Natalie grew up in Santa Monica with her parents and two sisters. After her father lost his job, Natalie’s family became homeless, and she and her sisters were sent to Texas to live with their grandmother. “Unfortunately, she was a hoarder, and the house wasn’t in any condition to live,” Natalie said. “So me and my sisters all went our separate ways. Since I was 14, I’ve been on my own.”
Natalie switched to an alternative high school so she could graduate early. She finished school at 16. “I traveled all around, stayed with different people, different places,” Natalie said. “Being homeless, not having parents, my support was friends, and then men—boyfriends—at a very young age.”

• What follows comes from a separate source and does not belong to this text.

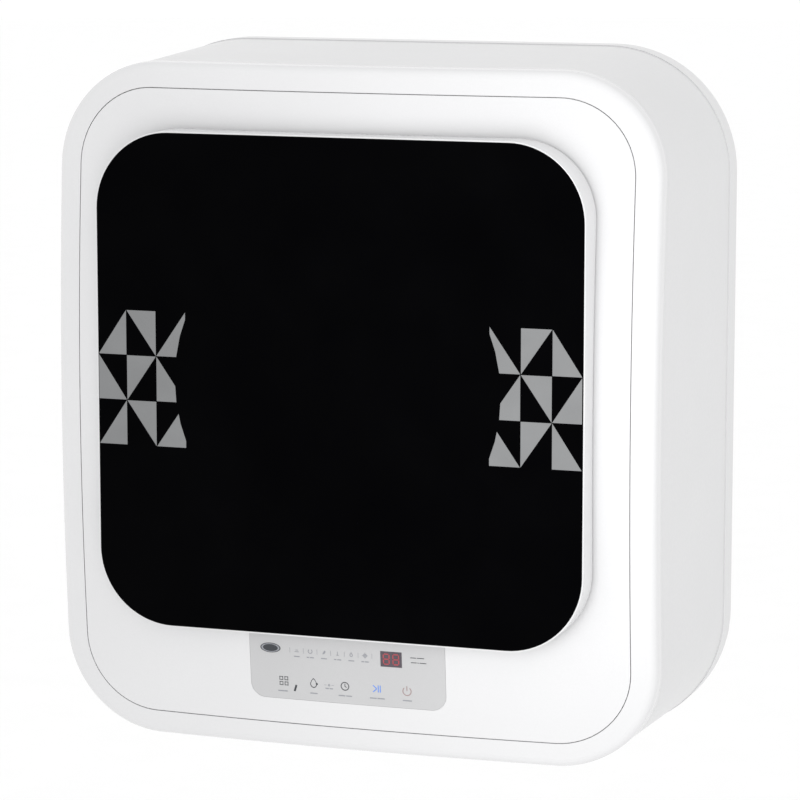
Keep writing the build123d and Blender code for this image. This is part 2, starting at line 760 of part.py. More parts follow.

A 16, Natalie moved in with a man she had been dating. She became pregnant. “I found out he was cheating on me, and we were having a lot of problems,” she said. “This just wasn’t the life he wanted. He didn’t want a baby, and he didn’t want to settle down. He moved out with another girl. I haven’t seen him since I was three months pregnant. I don’t know where he is. I know he’s in and out of jail.”
Natalie’s son Caleb is almost 2 years old. The two of them returned to Los Angeles after Christmas last year before finding the mission. “My mom and I talk every several months and she actually moved in with me here at the shelter,” Natalie said. “She left a month in and got back with her boyfriend. I decided to stay.”
Natalie arrived at the mission in January. “I didn’t have anything when
I got here—no job, no car, no childcare, no money, nothing. By the end of the month, I had my license. Then I got a job and a car. I’ve been able to save a lot. There are so many expenses you don’t have to worry about here—diapers and laundry …. Where can you save 80 percent of your checks? Where else could you do that?”
The first month was tough, but good, Natalie said. “It was a time to fall apart and build yourself back up again. It’s hard to not feel like a failure as a parent. It’s hard to not let these things set you back. Resilience is the biggest thing this place builds. You learn to push through a lot of things.”
Natalie said she wished she would’ve known about the mission years ago. “I haven’t had any direction in my life, and this place has given me that,” Natalie said. “This has been a long, exhausting journey and this is the only place I’m not scared to let my guard down. I’ve had to live in a lot of places where I had to sleep with one eye open. When you’re a 14-year-old girl, you can’t trust anybody.”
Natalie left the mission in late March to join the Air Force. After meeting with a recruiter, she developed a plan to get care for her son during basic training and tech school. “It was a really solid plan for her and Caleb,” said Christine, Natalie’s case manager. “He can live with her on base and have a great education. She was in JROTC (Junior Reserve Officers’ Training Corps) in high school and had thought about doing this for a long time.”
Natalie is looking forward to a career in engineering. “This place has been the biggest help for me, the biggest stepping stone,” she said. “I’m so grateful for that.”